As can be seen from the above results, the effects of the present invention are obvious.

EXPLANATION OF REFERENCES

• • 10, 10a to 10d: organic thin film transistor
  • 12: support
  • 18: transistor element
  • 20: gate electrode
  • 21: organic layer
  • 22: SiNH film (inorganic film, insulating film)
  • 23: second inorganic film (SiO₂ film)
  • 24: organic semiconductor layer
  • 26: source electrode
  • 28: drain electrode
  • 30: resin layer
  • 32: substrate
  • 40: transfer type laminated film

Claims

1. An organic thin film transistor comprising:

a gate electrode;

an insulating film that is formed to cover the gate electrode;

an organic semiconductor layer that is formed on the insulating film; and

a source electrode and a drain electrode that are formed on the organic semiconductor layer,

wherein the insulating film includes an inorganic film consisting of SiNH.

2. The organic thin film transistor according to claim 1,

wherein a ratio SiN:H of the number of SiN atoms to the number of H atoms in the inorganic film is 1:0.7 to 2.

3. The organic thin film transistor according to claim 1,

wherein a thickness of the inorganic film is 1 nm to 100 nm.

4. The organic thin film transistor according to claim 1,

wherein an organic layer is provided on the gate electrode side of the inorganic film.

5. The organic thin film transistor according to claim 4,

wherein a thickness of the organic layer is 0.01 μm to 1 μm.

6. The organic thin film transistor according to claim 4,

wherein a glass transition temperature of the organic layer is 200° C. or higher.

7. The organic thin film transistor according to claim 1,

wherein a second inorganic film consisting of SiO2 is provided on a surface on the organic semiconductor layer side of the inorganic film.

8. The organic thin film transistor according to claim 1,

wherein a support that supports the gate electrode, the insulating film, the organic semiconductor layer, the source electrode, and the drain electrode is provided.
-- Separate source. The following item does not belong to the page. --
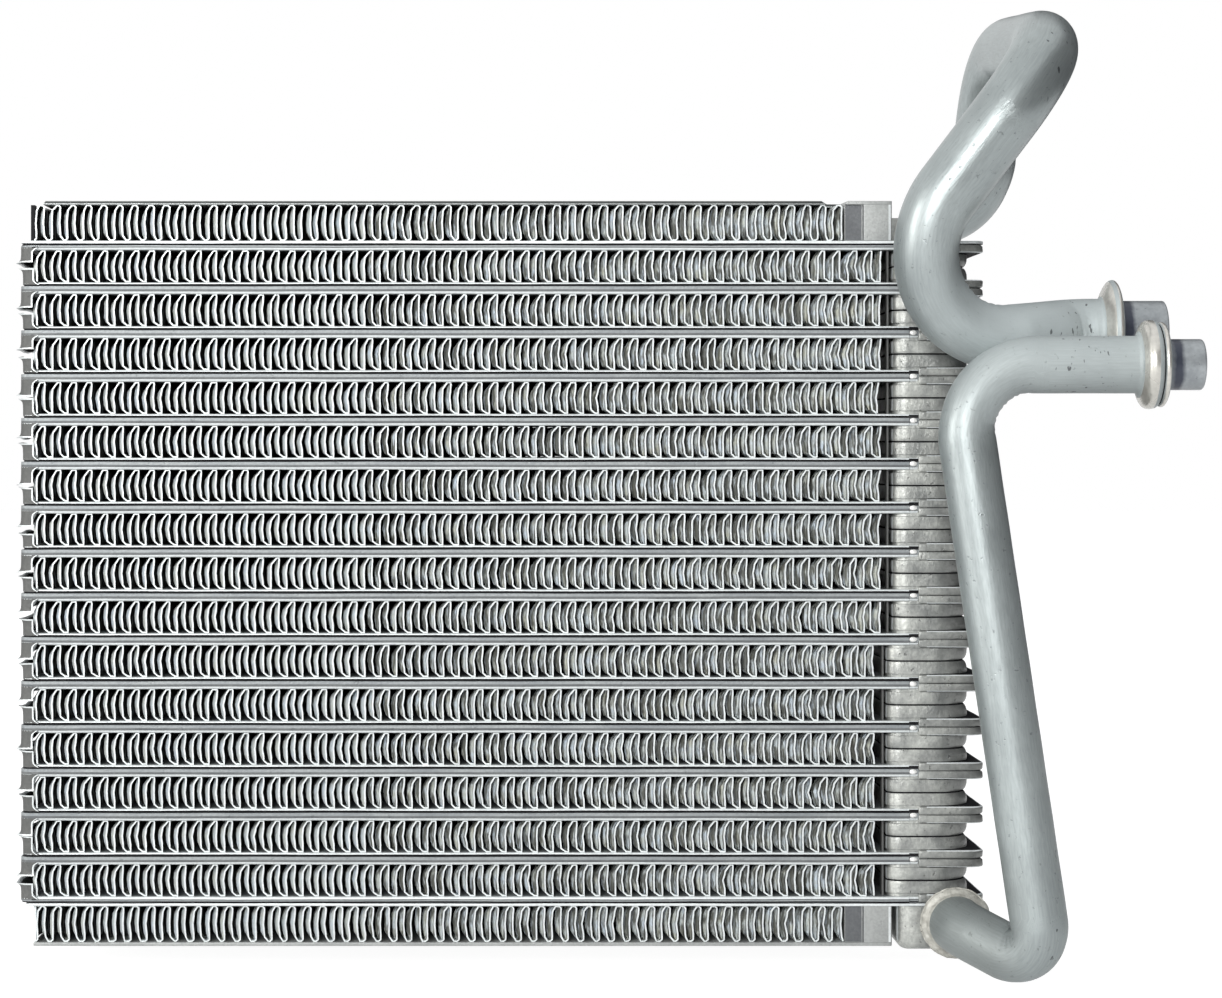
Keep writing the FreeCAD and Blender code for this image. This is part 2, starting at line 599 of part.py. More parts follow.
def beaded_pipe(label, name, points, radii, joint):
    """Pipe along a path whose last run ends in a rolled bead and a pilot."""
    radius = size[name + "_radius"]
    bore = radius - size["pipe_wall"]
    bead_left = size[name + "_bead_left"]
    crest = bead_left + size[name + "_bead_flank"]
    shoulder = bead_left + size[name + "_bead_width"]
    bead = size[name + "_bead_radius"]
    pilot = size[name + "_pilot_radius"]
    tip = shoulder + size[name + "_pilot_length"]
    chamfer = size["pilot_chamfer"]
    edge = size["bead_edge"]
    pilot_bore = pilot - size["pipe_wall"]
    path = bent_path(points, radii)
    tube = swept(path, radius).cut(swept(path, bore))
    outline_points = [
        (joint, bore), (joint, radius), (bead_left, radius),
        (crest - edge, bead - edge), (crest, bead),
        (shoulder - edge, bead), (shoulder, bead - edge), (shoulder, pilot),
        (tip - chamfer, pilot), (tip, pilot - chamfer), (tip, pilot_bore),
        (crest, pilot_bore), (bead_left, bore),
    ]
    corners = [V(x, 0, r) for x, r in outline_points]
    profile = Part.Face(Part.makePolygon(corners + [corners[0]]))
    end = profile.revolve(V(0, 0, 0), V(1, 0, 0), 360)
    end.translate(V(0, points[-1].y, points[-1].z))
    item = doc.addObject("Part::Feature", label)
    item.Label = label
    item.Shape = tube.fuse(end).removeSplitter()
    seat(item, ZERO)


def collar(label, radius, bore, role, across, up, level, length):
    """Ring around a pipe, on the face of its boss."""
    body = doc.addObject("PartDesign::Body", label)
    body.Label = label
    plan = new_sketch(body, label + "_plan", role, level)
    ring(plan, across, up, radius)
    ring(plan, across, up, bore)
    pad(body, plan, label + "_ring", length)
    seat(body, ZERO)


# Heights of the stack, from the outer face of the bottom side plate
LOWEST = ["side_sheet", "end_fin_rise", "flat_plate"]


def tube_level(number):
    """Height of the middle of a tube, counted from the top."""
    above = float(size["tube_count"] - number)
    return plus(*LOWEST, (above, "tube_pitch"))


def raised(level, *terms):
    """A level with more sizes added."""
    more = plus(*terms)
    return level[0] + more[0], level[1] + " + " + more[1]


top_tube = tube_level(1)
last = int(size["tube_count"])

# Stamped plates: nested pairs, and the single plates of the first and the last tube
upper_form = stamped_form("upper_form", True, True)
lower_form = stamped_form("lower_form", False, True)
single_form = stamped_form("single_form", False, False)
for number in range(1, last + 1):
    level = tube_level(number)
    if number == 1:
        place("tube_01_lower", single_form, level, True)
    elif number == last:
        place("tube_%02d_upper" % number, single_form, level)
    else:
        place("tube_%02d_upper" % number, upper_form, level)
        place("tube_%02d_lower" % number, lower_form, level, True)

flat_end_plate("end_plate_top", "top_plate_left", top_tube,
               "outlet_block_right", "outlet_block_front", "outlet_block_back")
flat_end_plate("end_plate_bottom", "bottom_plate_left", raised(tube_level(last), "-flat_plate"),
               "inlet_block_right", "-inlet_block_front", "inlet_block_back")

# Folded fins: one above each tube, one below the last
fin_rise = size["tube_pitch"] - 2 * size["tube_half"]
inner_fin = fin_strip("fin_form", size["fin_right"], fin_rise)
outer_fin = fin_strip("outer_fin_form", size["box_left"] - size["fin_end_gap"], size["end_fin_rise"])
for number in range(1, last + 2):
    label = "fin_%02d" % number
    if number == 1:
        place(label, outer_fin, raised(top_tube, "flat_plate"))
    elif number == last + 1:
        place(label, outer_fin, plus("side_sheet"))
    else:
        place(label, inner_fin, raised(tube_level(number), "tube_half"))

# Side plates
side_plate("side_plate_top", "top_sheet_left", raised(top_tube, "flat_plate"), True)
side_plate("side_plate_bottom", "bottom_sheet_left", plus("side_sheet", "end_fin_rise"), False)

# Inlet block under the front tank, with its boss to the front
base = raised(plus("side_sheet", "end_fin_rise"), "-inlet_block_rise")
block, room = tank_block("tank_inlet", "inlet_block_right", plus("-inlet_block_front"),
                         plus("inlet_block_back"), base, plus("inlet_block_rise"), True)
pocket(block, room, "tank_inlet_room", plus("inlet_block_rise", "-block_wall"))
boss = new_sketch(block, "tank_inlet_boss_plan", "XZ_Plane", plus("inlet_block_front"))
ring(boss, plus("inlet_x"), plus("inlet_z"), plus("inlet_boss"))
pad(block, boss, "tank_inlet_boss", plus("inlet_boss_length"))
socket = new_sketch(block, "tank_inlet_seat_plan", "XZ_Plane",
                    plus("inlet_block_front", "inlet_boss_length"))
ring(socket, plus("inlet_x"), plus("inlet_z"), plus("inlet_radius", "seat_gap"))
pocket(block, socket, "tank_inlet_seat", plus("inlet_seat"))
channel = new_sketch(block, "tank_inlet_channel_plan", "XZ_Plane",
                     plus("inlet_block_front", "inlet_boss_length"))
ring(channel, plus("inlet_x"), plus("inlet_z", "-inlet_channel_drop"), plus("inlet_channel"))
pocket(block, channel, "tank_inlet_channel", plus("inlet_boss_length", (1.5, "block_wall")))
seat(block, ZERO)

# Outlet block on the rear tank, with its boss to the right
roof = plus("stack_rise")
outlet_axis = plus("outlet_z")
block, room = tank_block("tank_outlet", "outlet_block_right", plus("outlet_block_front"),
                         plus("outlet_block_back"), roof, plus("outlet_block_rise"), False)
boss = new_sketch(block, "tank_outlet_boss_plan", "YZ_Plane", plus("outlet_boss_left"))
ring(boss, plus("outlet_y"), outlet_axis, plus("outlet_boss"))
pad(block, boss, "tank_outlet_boss", plus("outlet_boss_right", "-outlet_boss_left"))
pocket(block, room, "tank_outlet_room", plus("outlet_block_rise", "-block_wall"), True)
channel = new_sketch(block, "tank_outlet_channel_plan", "YZ_Plane", plus("outlet_boss_right"))
ring(channel, plus("outlet_y"), outlet_axis, plus("outlet_channel"))
pocket(block, channel, "tank_outlet_channel", plus("outlet_boss_right", "-outlet_channel_left"))
socket = new_sketch(block, "tank_outlet_seat_plan", "YZ_Plane", plus("outlet_boss_right"))
ring(socket, plus("outlet_y"), outlet_axis, plus("outlet_radius", "seat_gap"))
pocket(block, socket, "tank_outlet_seat", plus("outlet_seat"))
seat(block, ZERO)

# Collars on both bosses
collar("collar_inlet", plus("inlet_collar"), plus("inlet_radius", "seat_gap"), "XZ_Plane",
       plus("inlet_x"), plus("inlet_z"), plus("inlet_block_front", "inlet_boss_length"),
       plus("collar_thick"))
collar("collar_outlet", plus("outlet_collar"), plus("outlet_radius", "seat_gap"), "YZ_Plane",
       plus("outlet_y"), outlet_axis, plus("outlet_boss_right"), plus("collar_thick"))

# Inlet pipe: out of its boss to the front, down and round, up the tanks, then to the right
front_face = -(size["inlet_block_front"] + size["inlet_boss_length"])
inlet_joint = size["inlet_bead_left"] - size["inlet_end_run"]
inlet_points = [
    V(size["inlet_x"], front_face + size["inlet_seat"], size["inlet_z"]),
    V(size["inlet_x"], -size["inlet_run"], size["inlet_z"]),
    V(size["inlet_knee_x"], size["inlet_knee_y"], size["inlet_knee_z"]),
    V(size["inlet_top_x"], size["inlet_end_y"], size["inlet_end_z"]),
    V(inlet_joint, size["inlet_end_y"], size["inlet_end_z"]),
]
beaded_pipe("pipe_inlet", "inlet", inlet_points,
            [size["inlet_bend_small"], size["inlet_bend_small"], size["inlet_bend_top"]], inlet_joint)

# Outlet pipe: right out of its boss, up, over the tanks to the front, down, then to the right
outlet_joint = size["outlet_bead_left"] - size["outlet_end_run"]
outlet_start = size["outlet_boss_right"] - size["outlet_seat"]
outlet_points = [
    V(outlet_start, size["outlet_y"], outlet_axis[0]),
    V(size["outlet_boss_right"] + size["outlet_run"], size["outlet_y"], outlet_axis[0]),
    V(size["outlet_crown_x"], size["outlet_crown_y"], size["outlet_crown_z"]),
    V(size["outlet_hump_x"], size["outlet_hump_y"], size["outlet_hump_z"]),
    V(size["outlet_low_x"], size["outlet_low_y"], size["outlet_low_z"]),
    V(size["outlet_jog_x"], size["outlet_jog_y"], size["outlet_jog_z"]),
    V(size["outlet_jog_end"], size["outlet_end_y"], size["outlet_end_z"]),
    V(outlet_joint, size["outlet_end_y"], size["outlet_end_z"]),
]
outlet_radii = [
    size["outlet_bend_first"], size["outlet_bend_top"], size["outlet_bend_top"],
    size["outlet_bend_low"], size["outlet_bend_jog"], size["outlet_bend_jog"],
]
beaded_pipe("pipe_outlet", "outlet", outlet_points, outlet_radii, outlet_joint)

# Every object must have recomputed, and every sub-part must be one valid solid
doc.recompute()
for item in doc.Objects:
    if "Invalid" in item.State or "Error" in item.State:
        failures.append("%s did not recompute" % item.Label)
for item in parts:
    if item.Shape.isNull() or not item.Shape.isValid():
        failures.append("%s has no valid shape" % item.Label)
    elif len(item.Shape.Solids) != 1:
        failures.append("%s has %d solids" % (item.Label, len(item.Shape.Solids)))
if failures:
    raise RuntimeError("; ".join(failures))

os.makedirs("parts", exist_ok=True)
for item in parts:
    item.Shape.exportStep("parts/%s.step" % item.Label)
print("%d parts, %.1f cm3" % (len(parts), sum(item.Shape.Volume for item in parts) / 1000))
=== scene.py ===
import math
import random

import bmesh
import bpy
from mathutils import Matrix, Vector
from mathutils.noise import noise as noise_at


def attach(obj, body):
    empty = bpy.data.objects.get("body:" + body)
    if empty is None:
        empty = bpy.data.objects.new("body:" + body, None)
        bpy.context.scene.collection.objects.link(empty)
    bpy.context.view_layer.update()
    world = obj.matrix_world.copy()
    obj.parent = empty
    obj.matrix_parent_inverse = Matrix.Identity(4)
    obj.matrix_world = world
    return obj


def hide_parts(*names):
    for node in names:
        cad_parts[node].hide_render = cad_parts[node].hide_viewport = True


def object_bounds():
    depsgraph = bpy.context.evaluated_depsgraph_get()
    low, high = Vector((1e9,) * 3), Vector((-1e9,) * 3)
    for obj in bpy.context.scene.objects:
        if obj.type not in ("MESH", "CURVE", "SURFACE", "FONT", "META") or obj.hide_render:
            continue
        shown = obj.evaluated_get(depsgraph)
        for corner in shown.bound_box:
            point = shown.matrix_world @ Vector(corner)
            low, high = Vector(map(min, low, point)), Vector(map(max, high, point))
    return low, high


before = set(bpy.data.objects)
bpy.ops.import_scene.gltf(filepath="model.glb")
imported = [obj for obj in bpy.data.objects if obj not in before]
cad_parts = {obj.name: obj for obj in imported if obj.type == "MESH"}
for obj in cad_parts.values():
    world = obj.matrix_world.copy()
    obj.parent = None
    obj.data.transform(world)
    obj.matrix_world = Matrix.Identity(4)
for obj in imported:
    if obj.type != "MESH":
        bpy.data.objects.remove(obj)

cad_low, cad_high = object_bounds()

# Sizes of the core in millimetres
FRONT = -44.5
BACK = 44.5
DEPTH = BACK - FRONT
PITCH = 12.5
TUBES = 16
TUBE_HALF = 1.7
FLAT = 1.0
END_RISE = 10.3
SHEET_RISE = 1.0
NEST = 0.55
LEFT = -125.0
TUBE_CORNER = 3.2
TANK_LEFT = 131.0
TANK_RIGHT = 149.8
CUP_LEFT = 123.7
CUP_RIGHT = 146.2
CUP_FRONT = 0.6
CUP_LENGTH = 41.4
FIN_HALF = 120.5
FIN_INSET = 1.0
FIN_PITCH = 4.46
STRIP_X = 122.4
LOWEST_TUBE = SHEET_RISE + END_RISE + FLAT
TOP_TUBE = LOWEST_TUBE + (TUBES - 1) * PITCH
TOP_PLATE = TOP_TUBE + FLAT
BOX_LEFT = 110.0
SHEET_RIGHT = 123.4
BLOCK_LEFT = 124.8
BOSS_X = 138.4
INLET_X, INLET_Z = 141.2, 7.0
OUTLET_Y, OUTLET_Z = FRONT + 66.0, TOP_PLATE + 11.2
INLET_RADIUS = 7.94
OUTLET_RADIUS = 9.525

# In the lower rows the cups begin further left and the fins end sooner, as in the photo
FIRST_SHORT_ROW = 11
LOW_CUP_LEFT = 122.0
SHORT_FIN_RIGHT = 118.8
LOW_STRIP_X = 121.0

# The flared plate ends reach no further left than this, inside the solids' box
FLARE_LIMIT = -126.38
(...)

9. A method of manufacturing the organic thin film transistor according to claim 1, the method comprising:

a gate electrode forming step of forming a gate electrode on a support;

an insulating film laminating step of laminating an insulating film on the gate electrode;

an organic semiconductor layer forming step of forming an organic semiconductor layer on the insulating film; and

a source-drain electrode forming step of forming a source electrode and a drain electrode on the organic semiconductor layer,

wherein the insulating film includes an inorganic layer consisting of SiNH.

10. The method of manufacturing the organic thin film transistor according to claim 9,

wherein in the insulating film laminating step, a transfer type laminated film including a substrate and a transfer layer that includes the inorganic layer formed on the substrate is laminated on the gate electrode and subsequently the substrate is peeled off from the transfer layer such that the insulating film is laminated on the gate electrode.

11. The organic thin film transistor according to claim 2,

wherein a thickness of the inorganic film is 1 nm to 100 nm.

12. The organic thin film transistor according to claim 2,

wherein an organic layer is provided on the gate electrode side of the inorganic film.

13. The organic thin film transistor according to claim 12,

wherein a thickness of the organic layer is 0.01 μm to 1 μm.

14. The organic thin film transistor according to claim 12,

wherein a glass transition temperature of the organic layer is 200° C. or higher.

15. The organic thin film transistor according to claim 2,

wherein a second inorganic film consisting of SiO2 is provided on a surface on the organic semiconductor layer side of the inorganic film.

16. The organic thin film transistor according to claim 2,

wherein a support that supports the gate electrode, the insulating film, the organic semiconductor layer, the source electrode, and the drain electrode is provided.

17. A method of manufacturing the organic thin film transistor according to claim 2, the method comprising:

a gate electrode forming step of forming a gate electrode on a support;

an insulating film laminating step of laminating an insulating film on the gate electrode;

an organic semiconductor layer forming step of forming an organic semiconductor layer on the insulating film; and

a source-drain electrode forming step of forming a source electrode and a drain electrode on the organic semiconductor layer,

wherein the insulating film includes an inorganic layer consisting of SiNH.

18. The method of manufacturing the organic thin film transistor according to claim 17,

wherein in the insulating film laminating step, a transfer type laminated film including a substrate and a transfer layer that includes the inorganic layer formed on the substrate is laminated on the gate electrode and subsequently the substrate is peeled off from the transfer layer such that the insulating film is laminated on the gate electrode.

19. The organic thin film transistor according to claim 3,

wherein an organic layer is provided on the gate electrode side of the inorganic film.

20. The organic thin film transistor according to claim 19,

wherein a thickness of the organic layer is 0.01 μm to 1 μm.